Here to hear Capt Michael Weiner talk about the Defense Health Information Management System (DHIMS) and the lessons that the DOD have learned. I have a personal interest as I grew-up in the military health system and my parents and a large number of family members are in it now. I haven’t been posting a lot of notes as I’ve just been absorbing, but this session should has lots of good information.
- This isn’t a technical issue. It is a “cultural, paradigm, shift”.
- Don’t be HIPAA compliant for the sake of compliance. Be compliant because it will protect your patient’s information.
- Challenges to be faced when implementing:
- Development of functional requirements
- Maintainability/Interoperability
- Acquisition Process
- Enterprise Architecture
- Theater Communications and Bandwidth
- Steady and reliable network is critical
- Buy-in from the team, physicians and support staff, is critical
- EHR will not fix a broken process. Take time to document the workflow and understand How You Do It. Used a great analogy for that by talking about Starbucks’s great workflow and a hotel coffee shop’s poor workflow. (I had a similar bad experience at a coffee shop at the airport. Had to find the spot with the lids and crossed paths twice.)
- Try it out first. Pilot it and include it everyone in the office from day one.
- New and Shiny May Not Be Best. Test the ergonomics of the hardware. Different participants may need different hardware options. A tablet has to be carried, so they put a computer on wheels that let them move other things as well.
- System needs to be intuitive. IT guys aren’t always around. The system needs to make it easy for the physicians that may not be technical. Needs visual feedback mechanisms.
- See One, Do One, Teach One: hybrid education efforts. Classrooms, 1-on-1, over-the-shoulder, and computer-based resources for training.
- Use the Web: Look at web hosting and virtualized solutions, especially for smaller clinical offices. (Talk of using the cloud without the term “Cloud”. Awesome.)
- Wireless networking and no mice. Wires are bad and cause problems.
- Use multiple methods to input clinical healthcare data. Use templates, auto fillers, macros, scribe, speech recognition (not everyone can type), dropdown menus. It should support Workflow.
- Change is not always accepted, so empowering staff to get their “buy in” will help with adoption. The team has to be involved, though that doesn’t diminish the need for a champion.
- Make it Personal: Patient centric care and patient portals is a shift for the patient community. It will be a generation+ transition for the patients.

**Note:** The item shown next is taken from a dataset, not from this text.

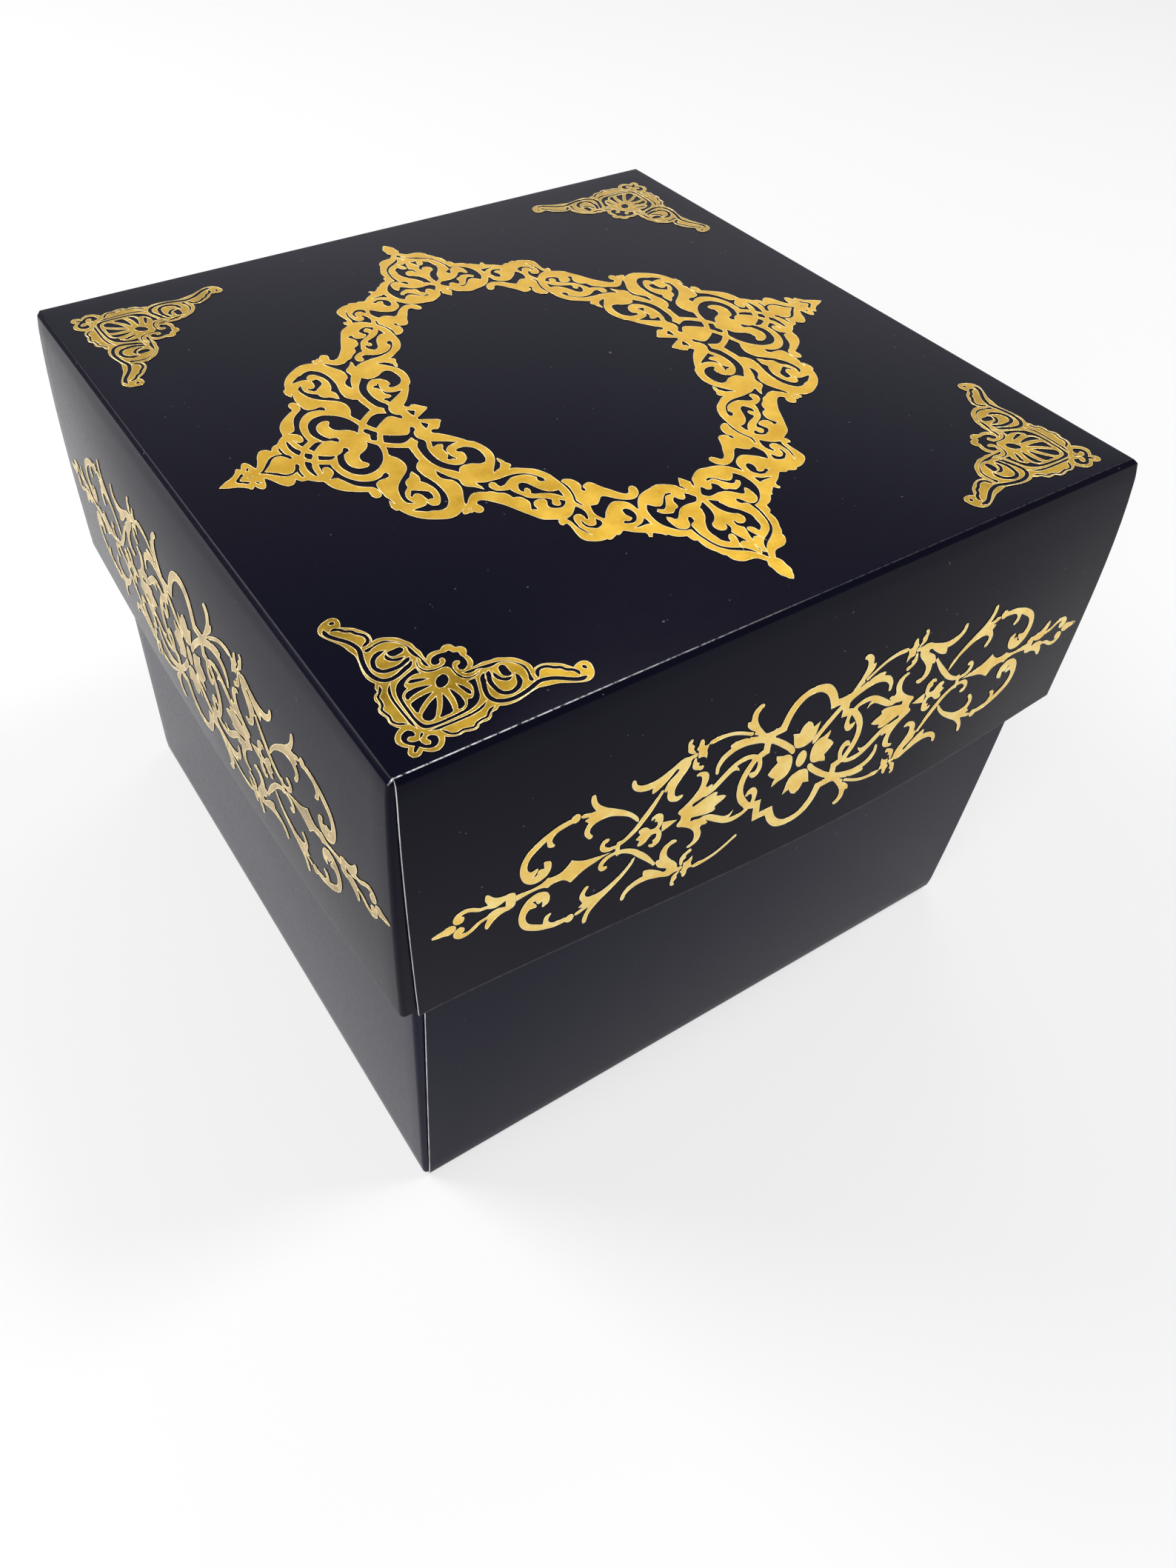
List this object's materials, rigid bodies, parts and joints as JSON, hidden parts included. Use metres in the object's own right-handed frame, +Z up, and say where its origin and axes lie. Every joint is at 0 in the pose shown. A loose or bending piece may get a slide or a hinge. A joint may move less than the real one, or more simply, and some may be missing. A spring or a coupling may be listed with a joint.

- Sharing is Caring. The Nationwide Health Information Network (NHIN) is the “dial-tone” for the future. Every EHR is going to have to fit in.
Captain Weiner was a great presenter. Loved the presentation. Lot’s of good lessons that apply to large and small facilities. Now off to catch-up with my colleagues.
Disclaimer
All information in this post was gathered from the presenters and presentation. It does not reflect my opinion unless clearly indicated (Italics in parenthesis). Any errors are most likely from my misunderstanding a statement or imperfectly recording the information. Updates to correct information are reflected in red, but will not be otherwise indicated.